__Material shown__
══════════
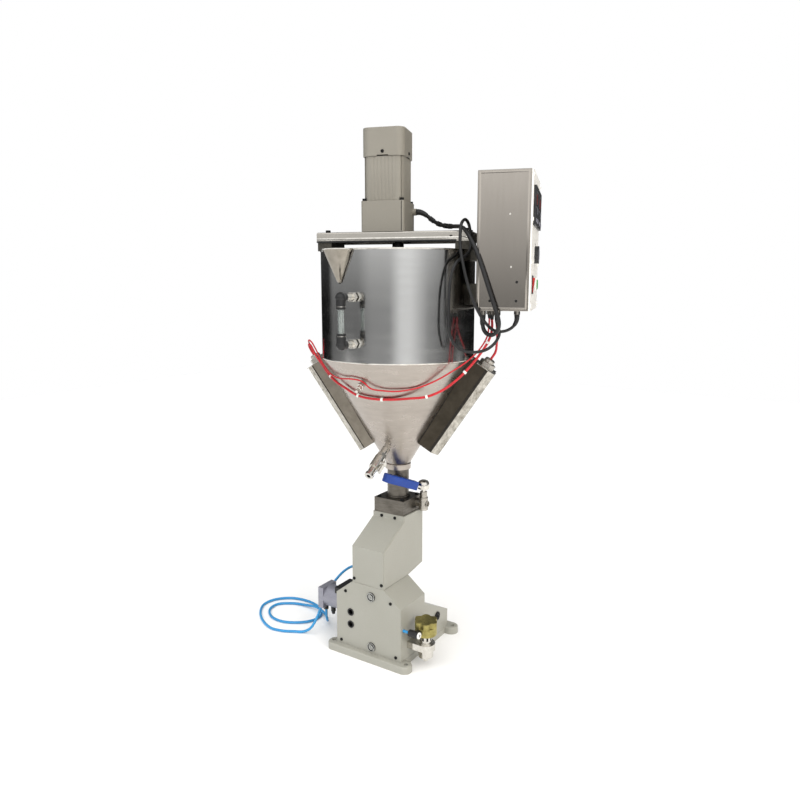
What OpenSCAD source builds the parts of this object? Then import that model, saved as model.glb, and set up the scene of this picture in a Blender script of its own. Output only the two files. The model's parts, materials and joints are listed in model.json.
══════════
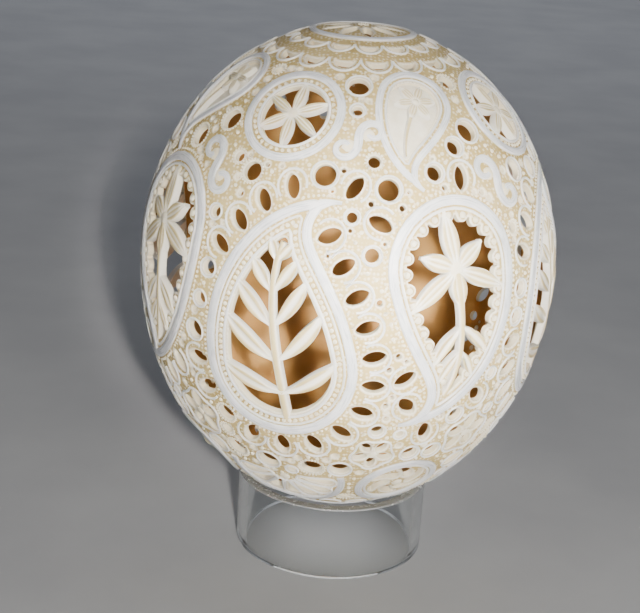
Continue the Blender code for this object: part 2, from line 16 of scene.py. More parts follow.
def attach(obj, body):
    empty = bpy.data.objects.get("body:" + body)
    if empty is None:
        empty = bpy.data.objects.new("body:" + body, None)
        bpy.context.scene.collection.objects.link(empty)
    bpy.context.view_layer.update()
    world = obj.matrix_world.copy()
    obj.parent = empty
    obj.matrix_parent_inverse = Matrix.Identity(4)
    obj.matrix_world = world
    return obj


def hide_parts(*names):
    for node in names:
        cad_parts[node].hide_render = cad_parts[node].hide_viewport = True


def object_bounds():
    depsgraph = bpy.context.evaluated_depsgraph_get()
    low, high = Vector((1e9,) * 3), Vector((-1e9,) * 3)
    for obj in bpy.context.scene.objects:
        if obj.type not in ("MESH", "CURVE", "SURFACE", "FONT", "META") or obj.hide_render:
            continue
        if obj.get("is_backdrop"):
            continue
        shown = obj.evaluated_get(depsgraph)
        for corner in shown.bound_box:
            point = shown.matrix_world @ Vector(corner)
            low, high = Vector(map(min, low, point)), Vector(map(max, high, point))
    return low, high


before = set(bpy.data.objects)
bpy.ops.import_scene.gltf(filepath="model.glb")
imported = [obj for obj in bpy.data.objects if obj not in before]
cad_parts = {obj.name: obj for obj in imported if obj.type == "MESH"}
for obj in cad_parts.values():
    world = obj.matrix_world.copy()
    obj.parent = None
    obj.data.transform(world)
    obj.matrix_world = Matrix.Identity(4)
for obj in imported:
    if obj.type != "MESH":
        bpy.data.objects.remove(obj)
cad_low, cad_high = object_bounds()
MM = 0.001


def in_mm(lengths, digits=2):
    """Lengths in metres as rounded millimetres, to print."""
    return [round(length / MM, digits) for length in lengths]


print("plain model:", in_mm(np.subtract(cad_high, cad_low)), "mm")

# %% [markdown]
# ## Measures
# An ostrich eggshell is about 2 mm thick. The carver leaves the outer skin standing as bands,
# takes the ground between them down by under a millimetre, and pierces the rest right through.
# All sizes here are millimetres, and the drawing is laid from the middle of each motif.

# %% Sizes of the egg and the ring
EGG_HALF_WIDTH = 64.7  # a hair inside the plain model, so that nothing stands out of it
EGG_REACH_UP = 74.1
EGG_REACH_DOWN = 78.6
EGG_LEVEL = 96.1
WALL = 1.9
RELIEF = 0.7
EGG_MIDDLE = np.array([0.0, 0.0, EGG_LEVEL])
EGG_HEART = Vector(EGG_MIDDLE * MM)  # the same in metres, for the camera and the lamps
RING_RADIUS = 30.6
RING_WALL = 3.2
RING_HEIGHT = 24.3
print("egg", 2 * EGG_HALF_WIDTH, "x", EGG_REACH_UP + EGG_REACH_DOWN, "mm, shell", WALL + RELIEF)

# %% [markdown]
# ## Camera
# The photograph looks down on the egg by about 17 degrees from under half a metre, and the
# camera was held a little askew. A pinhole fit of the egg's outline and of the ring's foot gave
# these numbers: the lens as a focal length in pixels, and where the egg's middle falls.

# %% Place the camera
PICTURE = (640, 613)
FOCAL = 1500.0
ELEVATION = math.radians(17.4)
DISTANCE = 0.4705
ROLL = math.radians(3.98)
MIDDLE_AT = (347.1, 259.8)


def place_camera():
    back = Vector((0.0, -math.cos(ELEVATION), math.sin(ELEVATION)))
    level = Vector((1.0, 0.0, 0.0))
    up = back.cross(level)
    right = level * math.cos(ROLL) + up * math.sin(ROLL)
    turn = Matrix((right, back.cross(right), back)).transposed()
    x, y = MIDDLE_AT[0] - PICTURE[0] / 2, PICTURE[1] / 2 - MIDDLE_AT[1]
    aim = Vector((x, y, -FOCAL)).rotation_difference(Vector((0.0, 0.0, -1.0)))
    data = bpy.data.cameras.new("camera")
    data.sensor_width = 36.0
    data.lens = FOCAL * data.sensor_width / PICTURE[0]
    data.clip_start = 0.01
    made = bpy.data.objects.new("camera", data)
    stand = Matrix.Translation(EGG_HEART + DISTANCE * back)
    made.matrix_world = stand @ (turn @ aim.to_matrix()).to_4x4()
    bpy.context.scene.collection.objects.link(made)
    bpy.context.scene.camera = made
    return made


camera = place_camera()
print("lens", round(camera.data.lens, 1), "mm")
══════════
__What this task involves__
Give again only the lines from the one bearing "Continue the Blender" through the one bearing "point = shown.matrix_world", exactly as they stand.

__Full output__
Continue the Blender code for this object: part 2, from line 16 of scene.py. More parts follow.
def attach(obj, body):
    empty = bpy.data.objects.get("body:" + body)
    if empty is None:
        empty = bpy.data.objects.new("body:" + body, None)
        bpy.context.scene.collection.objects.link(empty)
    bpy.context.view_layer.update()
    world = obj.matrix_world.copy()
    obj.parent = empty
    obj.matrix_parent_inverse = Matrix.Identity(4)
    obj.matrix_world = world
    return obj


def hide_parts(*names):
    for node in names:
        cad_parts[node].hide_render = cad_parts[node].hide_viewport = True


def object_bounds():
    depsgraph = bpy.context.evaluated_depsgraph_get()
    low, high = Vector((1e9,) * 3), Vector((-1e9,) * 3)
    for obj in bpy.context.scene.objects:
        if obj.type not in ("MESH", "CURVE", "SURFACE", "FONT", "META") or obj.hide_render:
            continue
        if obj.get("is_backdrop"):
            continue
        shown = obj.evaluated_get(depsgraph)
        for corner in shown.bound_box:
            point = shown.matrix_world @ Vector(corner)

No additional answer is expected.